The energy transition runs on technology. But technology runs on people who know how to use it. Closing the AI skills gap isn't optional for energy companies — it's how you stay competitive.
Frequently Asked Questions
- Why is AI training important for the energy sector?
- AI can unlock up to $1.3 trillion in annual value for the electricity sector by 2030, according to McKinsey. But capturing that value requires workers who know how to use AI tools in their day-to-day roles — from grid optimization to predictive maintenance and demand forecasting.
- What AI skills do energy and utility workers need?
- Energy professionals need practical AI skills like prompt engineering for operational queries, understanding predictive maintenance dashboards, interpreting AI-driven demand forecasts, and evaluating AI recommendations for grid management. These are applied skills, not data science degrees.
- How long does it take to train energy teams on AI?
- Traditional workshops take days but produce poor retention.
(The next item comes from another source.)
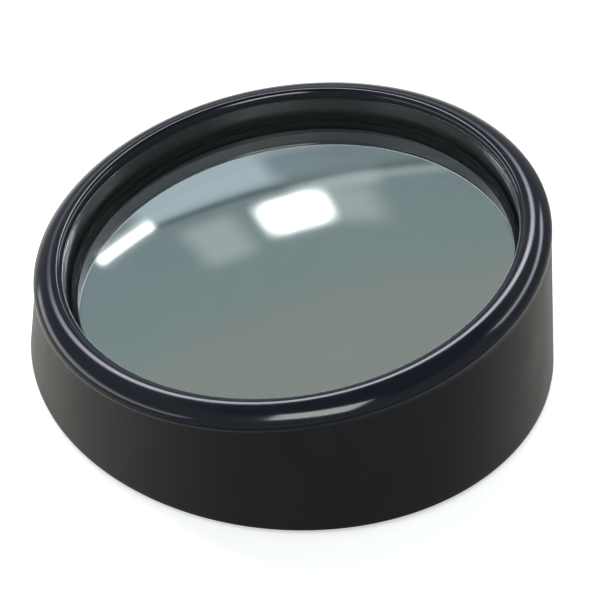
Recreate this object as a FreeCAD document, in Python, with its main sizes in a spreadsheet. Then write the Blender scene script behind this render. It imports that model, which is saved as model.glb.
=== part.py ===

Research shows that daily 6-minute microlearning sessions with spaced repetition build lasting AI fluency in 8-12 weeks — fitting into shift schedules without disrupting operations.
- What are the biggest barriers to AI adoption in utilities?
- A Utility Innovation Survey found that 66% of utility leaders cite talent gaps as the biggest obstacle to AI deployment. Other barriers include poor data quality (40%), high implementation costs (40%), and unclear ROI on AI programs (26%).
- Can AI training help with the energy transition?
- Yes. The IEA reports that AI-based grid management could unlock up to 175 GW of transmission capacity without building new infrastructure. But these tools only work when teams know how to use them. AI training directly accelerates energy transition goals.